Après la guerre, la BD japonaise était sinistrée par ce contrôle et les difficultés matérielles mais trouva des solutions avec le changement de régime. Les journaux satiriques pour adultes refleurirent comme les strips humoristiques et les magazines jeunesse se multiplièrent. Hélas, dans un premier temps, les japonais manquaient d’argent. Alors on inventa autre chose : un spectacle théâtral itinérant et gratuit basé sur une superposition d’images racontant un conte traditionnel et commenté par des conteurs. Ce procédé rencontra un tel succès que les artistes ne manquèrent pas de travail, ni les conteurs (plus de 10 000 conteurs avant arrivée de la TV). Certaines de ces histoires devinrent des mangas sous le pinceau de leurs premiers dessinateurs reconvertis pour l’édition. Des dizaines de petites maisons d’édition naquirent, publiant du manga à bon marché pour la même clientèle populaire.

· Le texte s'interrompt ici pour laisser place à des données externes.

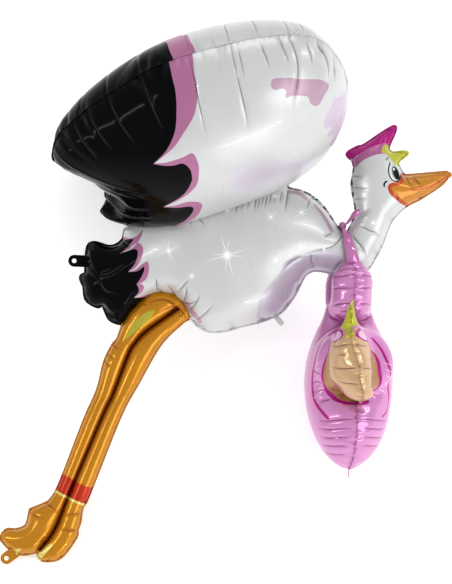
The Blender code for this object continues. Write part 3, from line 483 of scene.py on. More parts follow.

C’est dans ce contexte qu’apparut Tezuka Osamu, un surdoué de 19 ans. Sa première œuvre, Shin-Takarajima (la nouvelle île au trésor) compila l’héritage graphique à des nouveautés inspirées de l’animation américaine : découpage de l’action, mise en page dérivée du story-board et du cinéma. Succès phénoménal : l’album de vendit à plus de 40 000 exemplaires. Tezuka autorisait avec sa technique le développement d’une histoire complexe inimaginable jusqu’alors, rendant obsolète tout ce qui avait été fait. Lorsque Tezuka se consacra aux éditeurs de la capitale, il participa à la qualité et la diffusion exclusive du manga (dans le mag Manga Shônen où parut Jungle Tatei, Le roi Léo). D’autres artistes se démarquèrent suivant ses traces (Fujio-Fujiko avec Doreamon ; Matsumoto Leiji avec Albator). Tezuka créa même un groupe d’artistes, Tokiwasô, qui régna sans partage sur la BD enfantine de son époque.

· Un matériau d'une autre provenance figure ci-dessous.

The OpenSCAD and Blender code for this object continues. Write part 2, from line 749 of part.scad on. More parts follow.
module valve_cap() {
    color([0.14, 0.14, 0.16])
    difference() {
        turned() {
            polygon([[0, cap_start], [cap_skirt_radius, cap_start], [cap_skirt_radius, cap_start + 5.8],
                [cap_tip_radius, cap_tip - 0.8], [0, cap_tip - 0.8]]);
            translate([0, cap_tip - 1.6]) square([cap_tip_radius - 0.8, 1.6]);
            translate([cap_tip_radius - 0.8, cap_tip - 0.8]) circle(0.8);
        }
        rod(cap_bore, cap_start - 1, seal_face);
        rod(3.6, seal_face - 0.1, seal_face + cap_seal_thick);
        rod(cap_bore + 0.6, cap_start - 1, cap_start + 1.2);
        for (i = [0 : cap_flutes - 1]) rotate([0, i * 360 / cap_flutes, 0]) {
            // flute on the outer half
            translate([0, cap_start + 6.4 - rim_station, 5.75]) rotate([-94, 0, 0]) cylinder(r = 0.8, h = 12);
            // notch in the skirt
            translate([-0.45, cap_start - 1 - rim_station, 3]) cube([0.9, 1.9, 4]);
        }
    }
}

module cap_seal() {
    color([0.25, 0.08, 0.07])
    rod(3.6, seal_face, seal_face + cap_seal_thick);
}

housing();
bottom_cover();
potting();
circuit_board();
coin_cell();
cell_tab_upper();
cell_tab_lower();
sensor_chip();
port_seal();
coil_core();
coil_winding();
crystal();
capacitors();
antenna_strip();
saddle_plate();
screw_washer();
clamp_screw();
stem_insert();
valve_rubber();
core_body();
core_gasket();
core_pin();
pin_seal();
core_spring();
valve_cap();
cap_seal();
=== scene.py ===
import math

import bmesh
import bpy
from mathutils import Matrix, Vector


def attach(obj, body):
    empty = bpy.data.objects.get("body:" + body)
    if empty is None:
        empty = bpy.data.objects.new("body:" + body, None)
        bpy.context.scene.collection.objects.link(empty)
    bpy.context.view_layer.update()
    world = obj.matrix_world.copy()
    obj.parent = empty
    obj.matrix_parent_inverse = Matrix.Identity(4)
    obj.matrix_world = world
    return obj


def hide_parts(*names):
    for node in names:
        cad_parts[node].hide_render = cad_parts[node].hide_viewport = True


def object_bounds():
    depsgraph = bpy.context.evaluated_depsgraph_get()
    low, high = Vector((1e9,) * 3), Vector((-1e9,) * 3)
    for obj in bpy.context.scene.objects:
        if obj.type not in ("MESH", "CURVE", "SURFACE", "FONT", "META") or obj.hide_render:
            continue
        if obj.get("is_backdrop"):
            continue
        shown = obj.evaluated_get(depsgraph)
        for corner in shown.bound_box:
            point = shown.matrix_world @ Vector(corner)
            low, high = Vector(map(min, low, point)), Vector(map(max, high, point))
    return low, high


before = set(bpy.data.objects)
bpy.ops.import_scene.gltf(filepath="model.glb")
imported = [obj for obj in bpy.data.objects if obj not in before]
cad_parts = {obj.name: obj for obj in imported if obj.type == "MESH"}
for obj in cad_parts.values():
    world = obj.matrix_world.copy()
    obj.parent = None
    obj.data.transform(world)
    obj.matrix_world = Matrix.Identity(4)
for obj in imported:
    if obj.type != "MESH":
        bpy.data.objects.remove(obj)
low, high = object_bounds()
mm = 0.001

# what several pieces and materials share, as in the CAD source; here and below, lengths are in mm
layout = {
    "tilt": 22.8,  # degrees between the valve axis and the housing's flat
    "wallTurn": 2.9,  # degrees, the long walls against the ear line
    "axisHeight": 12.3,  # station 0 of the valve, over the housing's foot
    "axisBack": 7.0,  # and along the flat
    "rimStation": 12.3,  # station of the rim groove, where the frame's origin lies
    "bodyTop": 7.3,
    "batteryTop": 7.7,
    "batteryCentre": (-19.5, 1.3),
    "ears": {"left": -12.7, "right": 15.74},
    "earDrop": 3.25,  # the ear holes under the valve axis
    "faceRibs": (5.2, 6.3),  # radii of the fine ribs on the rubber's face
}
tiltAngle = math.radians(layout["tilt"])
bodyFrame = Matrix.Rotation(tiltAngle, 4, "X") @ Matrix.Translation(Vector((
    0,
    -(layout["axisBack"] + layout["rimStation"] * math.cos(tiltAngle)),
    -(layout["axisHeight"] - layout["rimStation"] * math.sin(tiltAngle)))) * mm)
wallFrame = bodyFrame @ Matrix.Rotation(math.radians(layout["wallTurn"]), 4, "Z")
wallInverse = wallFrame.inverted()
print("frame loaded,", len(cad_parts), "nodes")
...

Les artistes de province, mis à l’écart de la grande diffusion, trouvèrent dans les librairies de prêt le moyen de s’exprimer. Ces lieux proposaient la location de mangas ou magazines contenant des histoires plus adultes, s’adressant aux ouvriers, aux jeunes adultes et aux lycéens. Ils remportèrent leur succès propre (150 000 lecteurs par mois dans ces librairies de prêt).
Fin des années 50, le succès du manga fut tel que les mags augmentèrent leur pagination. Mais c’était encore insuffisant : le niveau économique s’était relevé et la demande aussi. L’éditeur Kôdansha (existant depuis le début du siècle) lança une seconde révolution : le premier hebdo consacré au manga. Il fut aussitôt copié par sept concurrents. Les artistes ne pouvant passer si vite d’une création mensuelle à hebdomadaire, les postes d’assistants se multiplièrent.

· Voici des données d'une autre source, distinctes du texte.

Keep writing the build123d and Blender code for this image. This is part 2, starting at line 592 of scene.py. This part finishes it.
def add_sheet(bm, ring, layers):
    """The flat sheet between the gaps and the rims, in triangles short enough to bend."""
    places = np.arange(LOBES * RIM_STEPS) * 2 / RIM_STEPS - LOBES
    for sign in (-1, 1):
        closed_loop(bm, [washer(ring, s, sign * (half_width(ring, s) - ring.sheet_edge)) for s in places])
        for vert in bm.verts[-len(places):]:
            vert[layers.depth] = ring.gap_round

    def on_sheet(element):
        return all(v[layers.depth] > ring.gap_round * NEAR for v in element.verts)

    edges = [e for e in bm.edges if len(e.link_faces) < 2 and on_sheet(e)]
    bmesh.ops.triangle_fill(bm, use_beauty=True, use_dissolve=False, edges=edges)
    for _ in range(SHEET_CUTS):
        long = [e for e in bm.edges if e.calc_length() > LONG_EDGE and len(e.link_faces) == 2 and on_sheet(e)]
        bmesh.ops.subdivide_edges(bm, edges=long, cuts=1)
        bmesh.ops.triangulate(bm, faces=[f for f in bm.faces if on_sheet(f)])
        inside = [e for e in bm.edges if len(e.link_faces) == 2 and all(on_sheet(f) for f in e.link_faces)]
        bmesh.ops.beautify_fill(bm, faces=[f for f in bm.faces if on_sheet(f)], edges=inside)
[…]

Années 60 : les librairies de prêt perdant leur intérêt, ceux qui travaillaient pour leurs éditions se joignirent aux rangs des nouveaux hebdomadaires et apportèrent leurs thèmes plus adultes, relançant l’activité générale par l’arrivée de nouvelles tranches d’âge du lectorat (encore une impulsion née du l’instinct de maître Tezuka).
Pourtant, un manque demeurait : les BD pour filles. Au 19[sup]e[/sup] siècles, les filles avaient déjà leurs propres magazines (poèmes, mode, récits sentimentaux illustrés) mais il fallut attendre les années 20 pour voir la première BD pour filles et ses codes. Maître Tezuka, encore lui, dessina Ribon no kishi (Princesse Saphir), instituant les éléments propres au shôjô : histoire d’amour, décors européens, héroïnes aux grands yeux et l’identité sexuelle ambiguë. D’autres artistes s’y mirent mais c’étaient encore exclusivement des hommes. Fin des années 60, le premier vrai succès féminin dans la BD fut une œuvre pour filles : Bersaiyu no hana (La rose de Versailles ou Lady Oscar) de Ikeda Ryoko.



Le mouvement se confirma avec le célèbre Candy Candy de Mizuki Kyoko et Igarashi Yumiko (années 70). L’industrie du manga avait alors atteint sa configuration actuelle, comprenant une pléiade de magazines jeunesse pour tous les âges et où dominaient les plus anciens éditeurs (Kôdansha, Shûeisha et Shôgakukan se partagent 75% des ventes).
De nos jours, il existe près de 300 magazines BD au Japon (40% shônen, 42% adultes, 8% shôjo, reste pornographique et divers). Depuis 1995, les ventes baissent régulièrement, sans doute à cause du succès d’autres loisirs tels que les jeux vidéo mais aussi parce qu’en dehors d’une « patte » propre à chaque artiste, il n’y a plus eut de véritable innovation créative depuis les années 80.

Sachant qu’un récent sondage a révélé que la France était en 2008 le pays le plus grand consommateur de manga derrière le Japon, on peut penser que l’avenir du manga réside maintenant dans son internationalisation.